SHORT EXERCISE
Go through the listing and write out all of it exactly.

SUPPLIED MATERIAL
== == ==

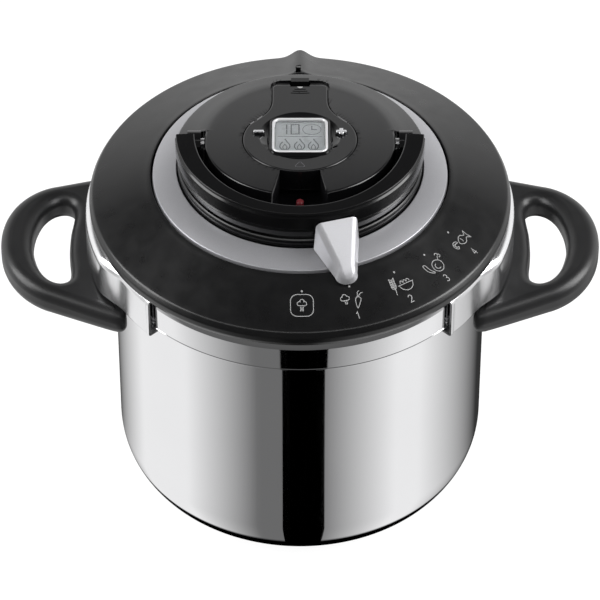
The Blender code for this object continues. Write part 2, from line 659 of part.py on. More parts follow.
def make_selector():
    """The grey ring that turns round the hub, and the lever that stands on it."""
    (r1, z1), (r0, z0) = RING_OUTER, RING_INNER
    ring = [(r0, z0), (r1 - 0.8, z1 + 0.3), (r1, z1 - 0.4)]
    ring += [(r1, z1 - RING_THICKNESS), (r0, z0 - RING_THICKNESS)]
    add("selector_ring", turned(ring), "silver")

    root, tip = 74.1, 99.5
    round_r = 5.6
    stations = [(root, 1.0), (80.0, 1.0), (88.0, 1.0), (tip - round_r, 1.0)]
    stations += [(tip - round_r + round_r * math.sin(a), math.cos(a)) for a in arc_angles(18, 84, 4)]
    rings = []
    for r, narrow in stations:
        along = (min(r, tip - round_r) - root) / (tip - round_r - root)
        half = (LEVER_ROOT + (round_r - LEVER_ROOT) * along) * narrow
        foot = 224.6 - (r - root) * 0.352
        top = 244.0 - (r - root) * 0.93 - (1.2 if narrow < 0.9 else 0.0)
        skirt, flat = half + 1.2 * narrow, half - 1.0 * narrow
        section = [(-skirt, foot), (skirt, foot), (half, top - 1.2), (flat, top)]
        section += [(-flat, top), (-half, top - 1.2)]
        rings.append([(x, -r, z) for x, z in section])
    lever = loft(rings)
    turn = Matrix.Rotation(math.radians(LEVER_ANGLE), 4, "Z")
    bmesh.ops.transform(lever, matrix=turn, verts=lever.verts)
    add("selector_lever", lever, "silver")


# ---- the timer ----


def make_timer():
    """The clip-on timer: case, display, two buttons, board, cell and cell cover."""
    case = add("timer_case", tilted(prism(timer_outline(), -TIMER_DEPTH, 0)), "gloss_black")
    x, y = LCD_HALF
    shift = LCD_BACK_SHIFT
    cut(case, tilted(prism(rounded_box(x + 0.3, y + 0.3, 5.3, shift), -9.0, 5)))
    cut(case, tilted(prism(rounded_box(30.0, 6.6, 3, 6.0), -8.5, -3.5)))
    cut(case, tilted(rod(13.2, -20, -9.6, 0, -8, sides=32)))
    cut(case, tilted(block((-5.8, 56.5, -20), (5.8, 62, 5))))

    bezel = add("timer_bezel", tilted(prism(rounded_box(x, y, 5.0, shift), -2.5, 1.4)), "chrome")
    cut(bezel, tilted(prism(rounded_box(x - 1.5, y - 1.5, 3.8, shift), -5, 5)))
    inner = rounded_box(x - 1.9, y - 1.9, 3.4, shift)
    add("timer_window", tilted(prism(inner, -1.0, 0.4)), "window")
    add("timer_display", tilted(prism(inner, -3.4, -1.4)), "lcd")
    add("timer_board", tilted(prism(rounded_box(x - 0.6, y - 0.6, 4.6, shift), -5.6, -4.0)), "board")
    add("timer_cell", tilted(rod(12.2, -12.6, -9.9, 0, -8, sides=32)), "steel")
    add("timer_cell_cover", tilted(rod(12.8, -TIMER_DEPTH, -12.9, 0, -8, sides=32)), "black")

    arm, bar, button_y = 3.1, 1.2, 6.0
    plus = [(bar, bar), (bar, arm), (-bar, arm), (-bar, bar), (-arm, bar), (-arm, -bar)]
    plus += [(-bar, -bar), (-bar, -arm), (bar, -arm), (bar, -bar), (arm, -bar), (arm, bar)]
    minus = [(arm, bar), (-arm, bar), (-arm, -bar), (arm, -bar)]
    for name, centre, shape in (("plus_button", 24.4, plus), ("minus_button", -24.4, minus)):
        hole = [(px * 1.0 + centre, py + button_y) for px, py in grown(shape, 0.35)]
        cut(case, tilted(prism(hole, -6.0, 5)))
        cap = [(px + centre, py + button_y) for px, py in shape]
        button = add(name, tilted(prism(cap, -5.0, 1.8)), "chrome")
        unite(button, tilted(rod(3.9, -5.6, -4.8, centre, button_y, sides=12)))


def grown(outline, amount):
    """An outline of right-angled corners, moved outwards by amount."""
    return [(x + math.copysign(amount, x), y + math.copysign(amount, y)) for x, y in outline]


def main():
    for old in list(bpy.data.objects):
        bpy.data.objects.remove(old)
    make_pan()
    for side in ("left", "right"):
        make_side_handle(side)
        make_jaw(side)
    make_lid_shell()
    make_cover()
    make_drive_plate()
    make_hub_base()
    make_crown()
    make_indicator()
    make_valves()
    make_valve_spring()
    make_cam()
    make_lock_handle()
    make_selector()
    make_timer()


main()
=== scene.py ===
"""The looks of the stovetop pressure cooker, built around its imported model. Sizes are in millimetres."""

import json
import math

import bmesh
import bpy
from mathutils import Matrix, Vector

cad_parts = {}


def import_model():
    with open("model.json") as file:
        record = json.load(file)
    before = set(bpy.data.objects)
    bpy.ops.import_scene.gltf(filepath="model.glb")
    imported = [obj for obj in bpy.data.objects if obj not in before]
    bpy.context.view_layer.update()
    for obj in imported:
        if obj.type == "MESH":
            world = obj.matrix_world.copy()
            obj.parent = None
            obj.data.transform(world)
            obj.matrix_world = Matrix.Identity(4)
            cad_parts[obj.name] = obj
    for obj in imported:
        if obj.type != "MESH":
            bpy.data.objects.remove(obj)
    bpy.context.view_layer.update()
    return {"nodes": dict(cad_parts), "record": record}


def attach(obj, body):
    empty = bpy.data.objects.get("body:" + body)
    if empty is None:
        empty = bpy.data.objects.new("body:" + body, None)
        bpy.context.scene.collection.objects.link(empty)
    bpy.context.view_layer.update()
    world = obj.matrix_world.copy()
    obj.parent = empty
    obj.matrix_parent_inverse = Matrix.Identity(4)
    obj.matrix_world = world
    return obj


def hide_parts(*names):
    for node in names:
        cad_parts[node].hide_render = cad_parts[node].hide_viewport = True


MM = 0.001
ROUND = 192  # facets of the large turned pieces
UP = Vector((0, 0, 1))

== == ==

FULL ANSWER
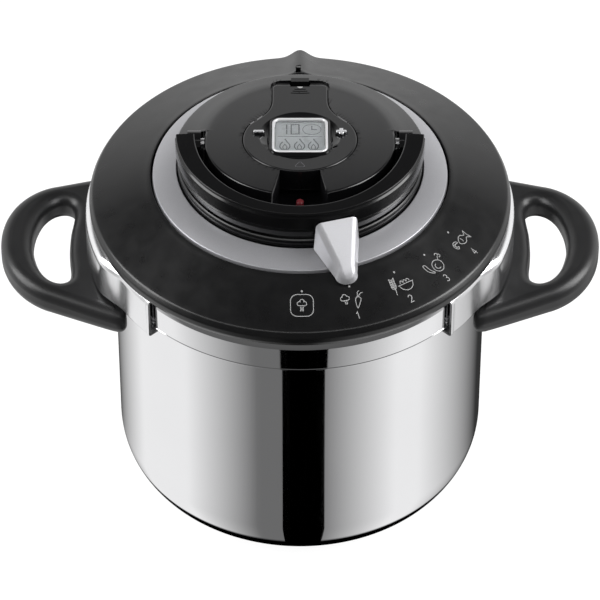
The Blender code for this object continues. Write part 2, from line 659 of part.py on. More parts follow.
def make_selector():
    """The grey ring that turns round the hub, and the lever that stands on it."""
    (r1, z1), (r0, z0) = RING_OUTER, RING_INNER
    ring = [(r0, z0), (r1 - 0.8, z1 + 0.3), (r1, z1 - 0.4)]
    ring += [(r1, z1 - RING_THICKNESS), (r0, z0 - RING_THICKNESS)]
    add("selector_ring", turned(ring), "silver")

    root, tip = 74.1, 99.5
    round_r = 5.6
    stations = [(root, 1.0), (80.0, 1.0), (88.0, 1.0), (tip - round_r, 1.0)]
    stations += [(tip - round_r + round_r * math.sin(a), math.cos(a)) for a in arc_angles(18, 84, 4)]
    rings = []
    for r, narrow in stations:
        along = (min(r, tip - round_r) - root) / (tip - round_r - root)
        half = (LEVER_ROOT + (round_r - LEVER_ROOT) * along) * narrow
        foot = 224.6 - (r - root) * 0.352
        top = 244.0 - (r - root) * 0.93 - (1.2 if narrow < 0.9 else 0.0)
        skirt, flat = half + 1.2 * narrow, half - 1.0 * narrow
        section = [(-skirt, foot), (skirt, foot), (half, top - 1.2), (flat, top)]
        section += [(-flat, top), (-half, top - 1.2)]
        rings.append([(x, -r, z) for x, z in section])
    lever = loft(rings)
    turn = Matrix.Rotation(math.radians(LEVER_ANGLE), 4, "Z")
    bmesh.ops.transform(lever, matrix=turn, verts=lever.verts)
    add("selector_lever", lever, "silver")


# ---- the timer ----


def make_timer():
    """The clip-on timer: case, display, two buttons, board, cell and cell cover."""
    case = add("timer_case", tilted(prism(timer_outline(), -TIMER_DEPTH, 0)), "gloss_black")
    x, y = LCD_HALF
    shift = LCD_BACK_SHIFT
    cut(case, tilted(prism(rounded_box(x + 0.3, y + 0.3, 5.3, shift), -9.0, 5)))
    cut(case, tilted(prism(rounded_box(30.0, 6.6, 3, 6.0), -8.5, -3.5)))
    cut(case, tilted(rod(13.2, -20, -9.6, 0, -8, sides=32)))
    cut(case, tilted(block((-5.8, 56.5, -20), (5.8, 62, 5))))

    bezel = add("timer_bezel", tilted(prism(rounded_box(x, y, 5.0, shift), -2.5, 1.4)), "chrome")
    cut(bezel, tilted(prism(rounded_box(x - 1.5, y - 1.5, 3.8, shift), -5, 5)))
    inner = rounded_box(x - 1.9, y - 1.9, 3.4, shift)
    add("timer_window", tilted(prism(inner, -1.0, 0.4)), "window")
    add("timer_display", tilted(prism(inner, -3.4, -1.4)), "lcd")
    add("timer_board", tilted(prism(rounded_box(x - 0.6, y - 0.6, 4.6, shift), -5.6, -4.0)), "board")
    add("timer_cell", tilted(rod(12.2, -12.6, -9.9, 0, -8, sides=32)), "steel")
    add("timer_cell_cover", tilted(rod(12.8, -TIMER_DEPTH, -12.9, 0, -8, sides=32)), "black")

    arm, bar, button_y = 3.1, 1.2, 6.0
    plus = [(bar, bar), (bar, arm), (-bar, arm), (-bar, bar), (-arm, bar), (-arm, -bar)]
    plus += [(-bar, -bar), (-bar, -arm), (bar, -arm), (bar, -bar), (arm, -bar), (arm, bar)]
    minus = [(arm, bar), (-arm, bar), (-arm, -bar), (arm, -bar)]
    for name, centre, shape in (("plus_button", 24.4, plus), ("minus_button", -24.4, minus)):
        hole = [(px * 1.0 + centre, py + button_y) for px, py in grown(shape, 0.35)]
        cut(case, tilted(prism(hole, -6.0, 5)))
        cap = [(px + centre, py + button_y) for px, py in shape]
        button = add(name, tilted(prism(cap, -5.0, 1.8)), "chrome")
        unite(button, tilted(rod(3.9, -5.6, -4.8, centre, button_y, sides=12)))


def grown(outline, amount):
    """An outline of right-angled corners, moved outwards by amount."""
    return [(x + math.copysign(amount, x), y + math.copysign(amount, y)) for x, y in outline]


def main():
    for old in list(bpy.data.objects):
        bpy.data.objects.remove(old)
    make_pan()
    for side in ("left", "right"):
        make_side_handle(side)
        make_jaw(side)
    make_lid_shell()
    make_cover()
    make_drive_plate()
    make_hub_base()
    make_crown()
    make_indicator()
    make_valves()
    make_valve_spring()
    make_cam()
    make_lock_handle()
    make_selector()
    make_timer()


main()
=== scene.py ===
"""The looks of the stovetop pressure cooker, built around its imported model. Sizes are in millimetres."""

import json
import math

import bmesh
import bpy
from mathutils import Matrix, Vector

cad_parts = {}


def import_model():
    with open("model.json") as file:
        record = json.load(file)
    before = set(bpy.data.objects)
    bpy.ops.import_scene.gltf(filepath="model.glb")
    imported = [obj for obj in bpy.data.objects if obj not in before]
    bpy.context.view_layer.update()
    for obj in imported:
        if obj.type == "MESH":
            world = obj.matrix_world.copy()
            obj.parent = None
            obj.data.transform(world)
            obj.matrix_world = Matrix.Identity(4)
            cad_parts[obj.name] = obj
    for obj in imported:
        if obj.type != "MESH":
            bpy.data.objects.remove(obj)
    bpy.context.view_layer.update()
    return {"nodes": dict(cad_parts), "record": record}


def attach(obj, body):
    empty = bpy.data.objects.get("body:" + body)
    if empty is None:
        empty = bpy.data.objects.new("body:" + body, None)
        bpy.context.scene.collection.objects.link(empty)
    bpy.context.view_layer.update()
    world = obj.matrix_world.copy()
    obj.parent = empty
    obj.matrix_parent_inverse = Matrix.Identity(4)
    obj.matrix_world = world
    return obj


def hide_parts(*names):
    for node in names:
        cad_parts[node].hide_render = cad_parts[node].hide_viewport = True


MM = 0.001
ROUND = 192  # facets of the large turned pieces
UP = Vector((0, 0, 1))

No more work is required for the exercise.